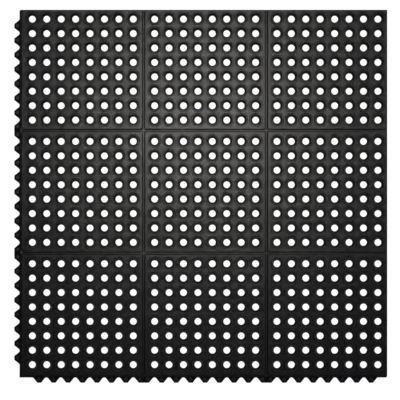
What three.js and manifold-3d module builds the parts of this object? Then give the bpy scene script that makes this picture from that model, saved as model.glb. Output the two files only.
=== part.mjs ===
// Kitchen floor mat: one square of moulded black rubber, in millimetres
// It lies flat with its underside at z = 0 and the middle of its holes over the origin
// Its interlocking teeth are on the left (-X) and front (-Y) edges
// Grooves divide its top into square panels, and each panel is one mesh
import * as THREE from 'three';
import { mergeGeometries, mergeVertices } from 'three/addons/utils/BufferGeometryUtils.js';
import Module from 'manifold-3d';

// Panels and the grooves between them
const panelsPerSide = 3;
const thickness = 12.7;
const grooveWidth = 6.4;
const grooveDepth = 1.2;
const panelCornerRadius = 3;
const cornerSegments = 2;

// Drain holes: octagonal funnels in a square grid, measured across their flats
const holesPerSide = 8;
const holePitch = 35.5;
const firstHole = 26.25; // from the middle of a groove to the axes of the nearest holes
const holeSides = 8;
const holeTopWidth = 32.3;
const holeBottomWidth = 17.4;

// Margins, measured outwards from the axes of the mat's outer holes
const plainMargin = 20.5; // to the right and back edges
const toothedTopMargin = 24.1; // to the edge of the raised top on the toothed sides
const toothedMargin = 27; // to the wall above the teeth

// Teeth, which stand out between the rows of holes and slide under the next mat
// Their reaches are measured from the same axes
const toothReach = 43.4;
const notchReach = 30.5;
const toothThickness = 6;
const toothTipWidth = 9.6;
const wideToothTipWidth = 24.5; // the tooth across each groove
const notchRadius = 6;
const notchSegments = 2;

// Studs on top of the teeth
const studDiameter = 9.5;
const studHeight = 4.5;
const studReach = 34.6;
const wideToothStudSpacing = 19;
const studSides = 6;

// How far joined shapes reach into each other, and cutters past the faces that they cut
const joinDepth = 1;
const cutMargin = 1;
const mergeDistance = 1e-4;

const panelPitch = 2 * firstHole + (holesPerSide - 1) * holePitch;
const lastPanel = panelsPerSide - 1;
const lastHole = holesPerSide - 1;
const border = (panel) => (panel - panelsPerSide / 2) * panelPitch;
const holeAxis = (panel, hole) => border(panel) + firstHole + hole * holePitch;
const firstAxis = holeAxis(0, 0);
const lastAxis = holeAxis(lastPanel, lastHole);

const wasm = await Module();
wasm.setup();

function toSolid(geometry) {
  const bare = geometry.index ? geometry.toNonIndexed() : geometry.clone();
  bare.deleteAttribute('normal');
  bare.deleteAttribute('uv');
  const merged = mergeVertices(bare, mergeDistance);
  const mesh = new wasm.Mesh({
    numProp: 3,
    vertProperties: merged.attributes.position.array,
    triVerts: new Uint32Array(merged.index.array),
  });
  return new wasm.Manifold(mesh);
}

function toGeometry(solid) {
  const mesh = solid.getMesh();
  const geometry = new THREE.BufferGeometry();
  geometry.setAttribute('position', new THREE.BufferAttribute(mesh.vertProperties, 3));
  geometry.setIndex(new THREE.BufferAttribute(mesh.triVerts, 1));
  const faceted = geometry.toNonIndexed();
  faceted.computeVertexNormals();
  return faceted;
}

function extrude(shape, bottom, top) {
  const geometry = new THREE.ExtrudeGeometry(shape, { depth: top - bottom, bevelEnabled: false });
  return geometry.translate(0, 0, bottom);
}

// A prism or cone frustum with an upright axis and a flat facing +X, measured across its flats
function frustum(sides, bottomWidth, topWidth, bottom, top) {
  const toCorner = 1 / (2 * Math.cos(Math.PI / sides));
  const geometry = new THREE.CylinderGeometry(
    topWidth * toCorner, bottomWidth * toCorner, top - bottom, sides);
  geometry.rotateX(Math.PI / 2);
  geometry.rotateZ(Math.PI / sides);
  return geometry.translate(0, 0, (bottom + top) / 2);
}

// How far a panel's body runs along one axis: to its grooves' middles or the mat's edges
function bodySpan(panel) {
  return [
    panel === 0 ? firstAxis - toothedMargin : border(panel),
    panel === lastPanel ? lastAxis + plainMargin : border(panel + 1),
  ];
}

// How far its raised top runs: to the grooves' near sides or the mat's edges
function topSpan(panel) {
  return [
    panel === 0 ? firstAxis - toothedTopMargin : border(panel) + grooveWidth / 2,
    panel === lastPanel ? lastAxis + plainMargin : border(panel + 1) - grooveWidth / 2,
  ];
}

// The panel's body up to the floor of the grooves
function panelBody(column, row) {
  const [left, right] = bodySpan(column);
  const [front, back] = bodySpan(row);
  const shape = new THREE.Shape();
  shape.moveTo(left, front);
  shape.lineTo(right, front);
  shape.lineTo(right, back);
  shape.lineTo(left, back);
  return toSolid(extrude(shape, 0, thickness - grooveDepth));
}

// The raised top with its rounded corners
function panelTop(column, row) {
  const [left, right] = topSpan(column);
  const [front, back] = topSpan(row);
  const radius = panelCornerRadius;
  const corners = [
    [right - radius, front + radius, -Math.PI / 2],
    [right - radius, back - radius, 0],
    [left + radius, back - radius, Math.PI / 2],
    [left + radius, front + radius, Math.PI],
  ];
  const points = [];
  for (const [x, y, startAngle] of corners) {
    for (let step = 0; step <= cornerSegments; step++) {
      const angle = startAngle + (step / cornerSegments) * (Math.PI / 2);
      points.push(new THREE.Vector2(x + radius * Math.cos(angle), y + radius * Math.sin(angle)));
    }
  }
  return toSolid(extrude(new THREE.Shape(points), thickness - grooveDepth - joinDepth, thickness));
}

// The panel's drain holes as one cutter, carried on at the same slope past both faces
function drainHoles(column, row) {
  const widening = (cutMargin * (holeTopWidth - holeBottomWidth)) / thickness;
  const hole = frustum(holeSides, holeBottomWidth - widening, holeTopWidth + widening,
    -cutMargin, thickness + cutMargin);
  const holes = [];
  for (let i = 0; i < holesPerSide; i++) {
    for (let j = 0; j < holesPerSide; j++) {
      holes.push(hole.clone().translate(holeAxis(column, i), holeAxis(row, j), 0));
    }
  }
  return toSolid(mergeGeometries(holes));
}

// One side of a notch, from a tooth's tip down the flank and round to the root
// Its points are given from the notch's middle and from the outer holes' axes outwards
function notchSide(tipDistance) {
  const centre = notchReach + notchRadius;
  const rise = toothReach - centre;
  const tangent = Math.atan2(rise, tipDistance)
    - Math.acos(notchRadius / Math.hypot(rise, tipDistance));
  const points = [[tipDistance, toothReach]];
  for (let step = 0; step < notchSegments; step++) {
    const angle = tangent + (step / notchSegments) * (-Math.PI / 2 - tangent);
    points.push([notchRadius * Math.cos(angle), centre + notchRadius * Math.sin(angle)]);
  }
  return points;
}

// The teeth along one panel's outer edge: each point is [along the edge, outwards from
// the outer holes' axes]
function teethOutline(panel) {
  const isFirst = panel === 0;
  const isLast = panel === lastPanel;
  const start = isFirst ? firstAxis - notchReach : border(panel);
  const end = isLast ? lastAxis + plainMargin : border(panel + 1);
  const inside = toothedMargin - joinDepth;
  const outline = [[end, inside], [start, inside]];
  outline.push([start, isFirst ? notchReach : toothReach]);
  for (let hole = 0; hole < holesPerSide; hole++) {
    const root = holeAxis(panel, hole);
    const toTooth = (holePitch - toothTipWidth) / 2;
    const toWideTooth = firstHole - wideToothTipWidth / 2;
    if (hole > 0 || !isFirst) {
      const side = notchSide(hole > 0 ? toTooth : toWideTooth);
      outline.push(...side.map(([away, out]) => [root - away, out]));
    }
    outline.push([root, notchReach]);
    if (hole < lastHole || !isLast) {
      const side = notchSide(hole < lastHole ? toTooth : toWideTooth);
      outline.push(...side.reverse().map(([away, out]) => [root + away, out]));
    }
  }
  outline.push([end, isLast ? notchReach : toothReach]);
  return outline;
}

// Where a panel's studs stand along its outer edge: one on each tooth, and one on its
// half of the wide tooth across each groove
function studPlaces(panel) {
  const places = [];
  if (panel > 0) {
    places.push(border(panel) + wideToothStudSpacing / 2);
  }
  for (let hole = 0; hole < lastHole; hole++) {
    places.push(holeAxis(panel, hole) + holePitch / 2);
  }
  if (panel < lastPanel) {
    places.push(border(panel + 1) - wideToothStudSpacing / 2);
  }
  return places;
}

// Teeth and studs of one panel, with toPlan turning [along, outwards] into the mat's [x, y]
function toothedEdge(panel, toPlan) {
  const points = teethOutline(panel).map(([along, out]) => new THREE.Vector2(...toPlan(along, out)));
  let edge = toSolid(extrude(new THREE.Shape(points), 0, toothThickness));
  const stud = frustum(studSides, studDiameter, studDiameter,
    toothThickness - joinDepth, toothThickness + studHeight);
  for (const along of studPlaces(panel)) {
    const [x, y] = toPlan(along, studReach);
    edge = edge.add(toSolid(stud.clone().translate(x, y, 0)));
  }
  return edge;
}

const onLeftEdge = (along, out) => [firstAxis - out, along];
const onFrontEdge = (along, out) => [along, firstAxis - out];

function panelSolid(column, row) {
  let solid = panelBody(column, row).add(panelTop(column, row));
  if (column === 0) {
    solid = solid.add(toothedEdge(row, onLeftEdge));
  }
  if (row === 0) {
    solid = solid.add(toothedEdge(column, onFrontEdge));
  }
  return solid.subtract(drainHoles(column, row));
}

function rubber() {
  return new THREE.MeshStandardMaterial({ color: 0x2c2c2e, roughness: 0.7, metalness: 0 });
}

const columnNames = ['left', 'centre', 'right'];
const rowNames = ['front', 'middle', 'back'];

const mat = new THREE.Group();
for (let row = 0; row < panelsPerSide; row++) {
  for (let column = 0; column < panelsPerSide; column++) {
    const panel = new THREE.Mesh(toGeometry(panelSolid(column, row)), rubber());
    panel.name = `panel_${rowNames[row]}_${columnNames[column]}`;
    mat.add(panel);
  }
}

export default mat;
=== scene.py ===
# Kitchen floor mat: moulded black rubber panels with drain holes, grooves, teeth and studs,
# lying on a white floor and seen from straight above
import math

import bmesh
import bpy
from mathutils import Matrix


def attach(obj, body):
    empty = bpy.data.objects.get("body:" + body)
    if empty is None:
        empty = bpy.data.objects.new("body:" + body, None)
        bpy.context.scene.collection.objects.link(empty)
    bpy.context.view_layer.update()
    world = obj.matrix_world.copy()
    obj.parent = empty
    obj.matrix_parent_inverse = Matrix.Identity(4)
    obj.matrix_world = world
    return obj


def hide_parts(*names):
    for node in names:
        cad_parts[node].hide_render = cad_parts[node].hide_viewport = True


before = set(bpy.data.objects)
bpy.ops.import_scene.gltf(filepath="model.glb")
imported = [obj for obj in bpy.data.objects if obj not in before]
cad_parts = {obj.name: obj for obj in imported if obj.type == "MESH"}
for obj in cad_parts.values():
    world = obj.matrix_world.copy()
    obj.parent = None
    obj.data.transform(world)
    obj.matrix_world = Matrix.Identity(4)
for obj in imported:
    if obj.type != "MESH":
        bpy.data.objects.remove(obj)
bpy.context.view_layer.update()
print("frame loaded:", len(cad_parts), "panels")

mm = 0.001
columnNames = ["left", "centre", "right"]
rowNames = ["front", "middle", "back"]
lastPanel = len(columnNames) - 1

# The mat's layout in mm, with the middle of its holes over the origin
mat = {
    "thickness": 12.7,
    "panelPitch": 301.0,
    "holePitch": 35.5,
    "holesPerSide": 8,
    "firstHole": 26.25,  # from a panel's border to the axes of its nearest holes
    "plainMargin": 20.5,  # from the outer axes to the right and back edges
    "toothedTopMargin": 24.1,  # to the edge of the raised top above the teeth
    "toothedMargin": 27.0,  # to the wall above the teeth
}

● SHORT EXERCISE
From the "bpy.data.objects.remove(obj)" line to the close of the listing, restate each line word for word.

● WRITTEN SOLUTION
        bpy.data.objects.remove(obj)
bpy.context.view_layer.update()
print("frame loaded:", len(cad_parts), "panels")

mm = 0.001
columnNames = ["left", "centre", "right"]
rowNames = ["front", "middle", "back"]
lastPanel = len(columnNames) - 1

# The mat's layout in mm, with the middle of its holes over the origin
mat = {
    "thickness": 12.7,
    "panelPitch": 301.0,
    "holePitch": 35.5,
    "holesPerSide": 8,
    "firstHole": 26.25,  # from a panel's border to the axes of its nearest holes
    "plainMargin": 20.5,  # from the outer axes to the right and back edges
    "toothedTopMargin": 24.1,  # to the edge of the raised top above the teeth
    "toothedMargin": 27.0,  # to the wall above the teeth
}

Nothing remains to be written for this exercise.